Die anwesende Bekenntnisgrüne überzeugte erneut mit gut gespielter bebender moralischer Entrüstung. Das kann sie einfach unwiderstehlich. Was tut’s, dass man gegen Frau Steinbach keinen echten Grund anführen kann, weshalb sie nicht in den Stiftungsrat sollte. Die polnische Presse hat sich nun einmal darauf geeinigt, dass sie die Böse ist. Und ein Teil der deutschen Presse ebenfalls. Als Folge dieser Einigkeit entstehen Sprüche wie: „Steinbach raus!“.
Am besten gefiel mir Wolf von Lojewski, der irgendwie bekümmert wirkte ob dieser von einigen lächerlich aufgeplusterten Entrüstungs-Show. Er sprach die Worte, die mich am ehesten rührten: Die Vertriebenen hätten Trost und Anerkennung gebraucht.
Das sichtbare Zeichen gegen Vertreibungen wird hoffentlich bald kommen. Wir brauchen es. Die Anne-Will-Sendung war ein weiterer Beleg.
Sprüche wie „Steinbach raus!“ finde ich ebenso falsch und grundverkehrt wie „Ströbele raus!“, „Deutsche raus!“, „Yuppies raus aus Kreuzberg!“, „Junkies raus aus unserem Kiez!“.
Ich werde gerne jederzeit gegen derartige Signale der Vertreibung meine Stimme erheben. Was damals passiert ist, lässt sich heute nicht mehr ändern.
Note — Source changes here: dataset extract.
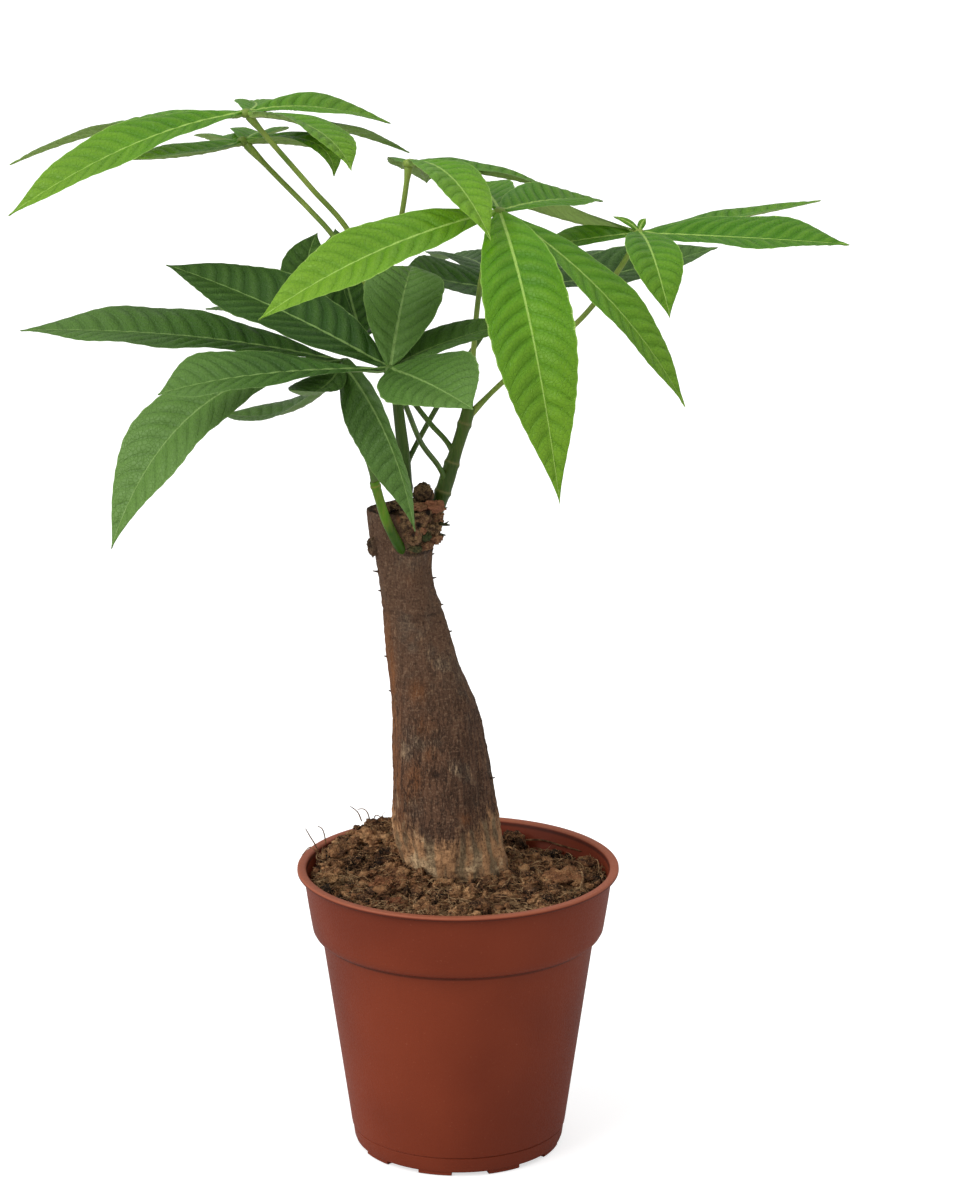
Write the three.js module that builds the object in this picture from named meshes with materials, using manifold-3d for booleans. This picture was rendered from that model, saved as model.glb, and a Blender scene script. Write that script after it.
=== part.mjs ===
/* A young money tree in a round plastic nursery pot.

   Lengths are in millimetres and angles in degrees. +Z is up and -Y is the front. The origin is on the
   axis of the pot, at the level of the surface that it stands on.

   The pot holds the soil, the trunk stands in a hole in the soil, three green stems stand in sockets in
   the trunk's cut head, and each stem carries compound leaves. A compound leaf is one solid: a petiole,
   a small hub at its end and the leaflets that spread from the hub. */

import * as THREE from 'three';
import Module from 'manifold-3d';
import { mergeVertices } from 'three/addons/utils/BufferGeometryUtils.js';

const wasm = await Module();
wasm.setup();

/* Driving dimensions of the pot. */
const potHeight = 108.5;
const rimRadius = 60;
const rimThickness = 1.6;
const bandTopRadius = 57.6;
const bandFootRadius = 54.7;
const shelfHeight = 81.9;
const bodyTopRadius = 50.9;
const bodyFootRadius = 40.4;
const footRingRadius = 39.4;
const footRingHeight = 8.4;
const undersideHeight = 1.2;
const potWall = 1.2;
const floorTop = 2.6;
const potSides = 40;
const footCount = 9;
const footWidth = 19;
const firstFoot = -13;
const footInnerRadius = 31;
const footOuterRadius = 38.4;
const footHeight = 1.8;
const drainCount = 6;
const drainRadius = 3.5;
const drainCircle = 22;

/* Clearances between pieces. */
const clearance = 0.3;
const soilClearance = 0.4;

/* The soil surface: a level, a mound at the back left that fades at the wall, a hollow at the back right
   and a low collar round the trunk. */
const soilLevel = 105.5;
const soilEdgeDrop = 1.5;
const mound = { x: -31, y: 26, height: 8.5, spread: 19 };
const hollow = { x: 34, y: 42, height: -6, spread: 16 };
const collar = { x: 2, y: -2, height: 6, spread: 17 };
const moundFade = 0.55;
const clodHeight = 0.7;
const clodSize = 5.5;
const soilSides = 30;

/* The trunk: height, sideways place of its axis, and radius. Its head slopes above headHeight. */
const trunkRun = [
  [66.5, 3, 9], [74.5, 3, 13.5], [86.5, 3, 15.5], [96, 3.2, 16.4], [103.7, 2.6, 16.9], [108, 1.1, 18.7],
  [111.8, -0.6, 19.5], [118.1, -2.9, 19.8], [124.4, -4.2, 19.8], [129.7, -5, 19.6], [134.9, -5.6, 19],
  [151.6, -7.4, 17.6], [167.8, -8.8, 15.9], [180.1, -11, 14], [191.1, -13.5, 12.4], [204.1, -15.6, 11.1],
  [218.1, -18.5, 9.7], [228.5, -19.5, 10.5], [233.5, -19.3, 12.4], [238.5, -18.7, 13.5], [245, -19, 13.5],
  [247.1, -19, 12.4], [248.5, -19, 8], [248.9, -19, 3],
];
const trunkSides = 16;
const trunkLumps = 0.045;
const headHeight = 238.5;
const headSlope = 0.17;
const stub = { foot: [-12.2, 4.5, 244.5], top: [-11.8, 4.5, 253], radius: 4 };

/* Stems: the run of the axis, and the radius at each point of it. */
const stems = {
  stem_right: {
    run: [[-10.5, 3, 235.5], [-8, 3, 242.5], [-3.9, 3, 255], [0.2, 3, 267.9], [4.6, 3, 282.6]],
    radii: [2.2, 2.7, 2.9, 2.3, 2.5],
  },
  stem_middle: {
    run: [[-18.6, 7, 236.5], [-18.5, 8, 246.2], [-19.5, 8, 261.2], [-21.6, 8, 281.6], [-23.4, 8, 305.6],
      [-25, 8, 330.5]],
    radii: [1.9, 2.2, 2.3, 2, 1.9, 2],
  },
  stem_front: {
    run: [[-18.6, -6, 229], [-21.3, -12.6, 234.5], [-25, -16.2, 243], [-27.7, -18.3, 252],
      [-29.7, -20, 259.8]],
    radii: [1.4, 1.9, 1.8, 1.7, 1.8],
  },
};
const stemSides = 8;

/* Compound leaves. A petiole runs from inside its stem to the hub. A leaflet has the place half way along
   its midrib, its tip, its greatest width, and the way its upper face looks at the middle. fold is the
   lift of each half from the midrib, and widest the share of its length where it is widest: bladeFold and
   bladeWidest if not given. */
const petioleRadius = 1;
const petioleFootRadius = 1.45;
const petioleSides = 6;
const hubRadius = 2.6;
const bladeThickness = 0.8;
const bladeBaseWidth = 2.4;
const bladeTipWidth = 1;
const bladeFold = 12;
const bladeWidest = 0.532;
const bladeArch = 0.05;
const waveHeight = 0.045;
const waveLength = 34;
const stationLength = 15;
const young = 0x69a82a;
const mature = 0x3f6e2e;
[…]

Aber man kann dafür arbeiten, dass es nicht mehr so kommt.
Polen-Debatte bei Anne Will: Ein Gespräch über die abwesende Frau St. – Debatten – Feuilleton – FAZ.NET
Zum Stichwort Entschädigung passte der Auftritt Rudi Pawelkas, der im BdV der schlesischen Landsmannschaft vorsteht und an der Spitze der Firma Preußische Treuhand vergeblich Entschädigungen von Polen einzuklagen versuchte – ein Ziel, an dem er ganz selbstverständlich bis heute festhält. Pawelka, so stellte auch der BdV-freundliche Baring fest, ist freilich nur eine Randfigur, und als solche wurde er bei Anne Will auch hingestellt: ans Pult, fernab von der Sofarunde. Auch Erika Steinbach hat sich wiederholt von der Preußischen Treuhand distanziert, was in Polen nicht viele interessiert. Schließlich symbolisiert sie, wie der seit fünfzehn Jahren in Warschau lebende Möller konstatierte, alles, was man an offenen und auch an geheimen Ängsten gegenüber den Deutschen hat – eine Projektionsfläche, meinte Baring, auch weil sie blond und eine Frau sei.